How affiliate marketing works
Four players make it run: the merchant (the company with a product), the affiliate (you), the customer, and the network or platform that tracks the sale. You share a unique link; when a customer clicks it and buys, the tracking attributes the sale to you and you earn a commission.
Mindful note: only ever recommend things you'd genuinely stand behind. Trust is the entire business model — one pushy promotion can cost you the audience you spent years earning.
Step 1 — Pick a niche you care about
- Choose a topic you can create content about for years.
- Make sure it has products worth promoting (and an audience that buys).
- Narrow beats broad — "budget home coffee gear" outperforms "everything kitchen."
Step 2 — Choose a platform
- A blog/website — you own it, and it compounds with SEO.
- YouTube — great for reviews, tutorials, and comparisons.
- Email newsletter — the highest-trust, highest-converting channel.
- Social — fast reach, but you're renting the audience.
Step 3 — Join affiliate programs
- Networks — Amazon Associates, ShareASale, Impact, CJ, Awin.

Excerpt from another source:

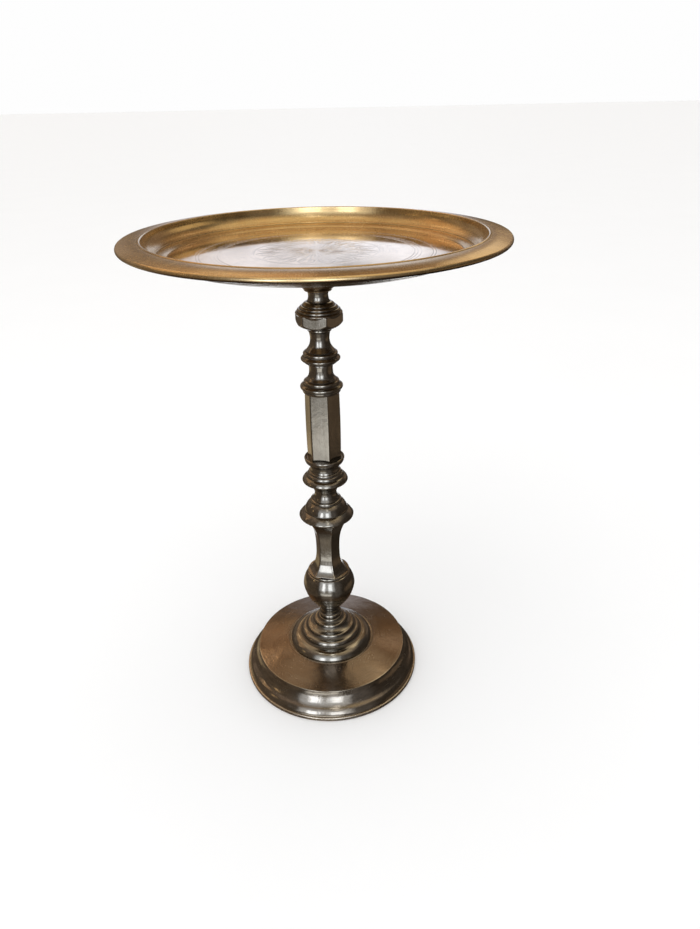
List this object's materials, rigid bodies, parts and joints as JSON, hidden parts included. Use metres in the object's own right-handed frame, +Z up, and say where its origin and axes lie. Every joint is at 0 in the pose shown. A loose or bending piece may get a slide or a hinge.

- Direct programs — many brands run their own; check their footer for "Affiliates."
- Read the terms — commission rate, cookie window, and payout rules vary widely.
Step 4 — Create content that helps first
- Solve a real problem — reviews, how-tos, comparisons, "best of" lists.
- Be honest about pros and cons; it builds credibility and converts better.
- Place links naturally where a reader is ready to act.
- Always disclose your affiliate relationship — it's required by the FTC and the right thing to do.
Step 5 — Grow traffic and optimize
- Learn the basics of SEO so your content gets found over time.
- Track which links and pages earn — then double down on what works.
- Build an email list so you're never dependent on one platform's algorithm.
Realistic expectations
Affiliate income starts slow and compounds. The first commission can take weeks or months; meaningful income takes consistent content and patience. Treat the early phase as building an asset, not chasing a paycheck.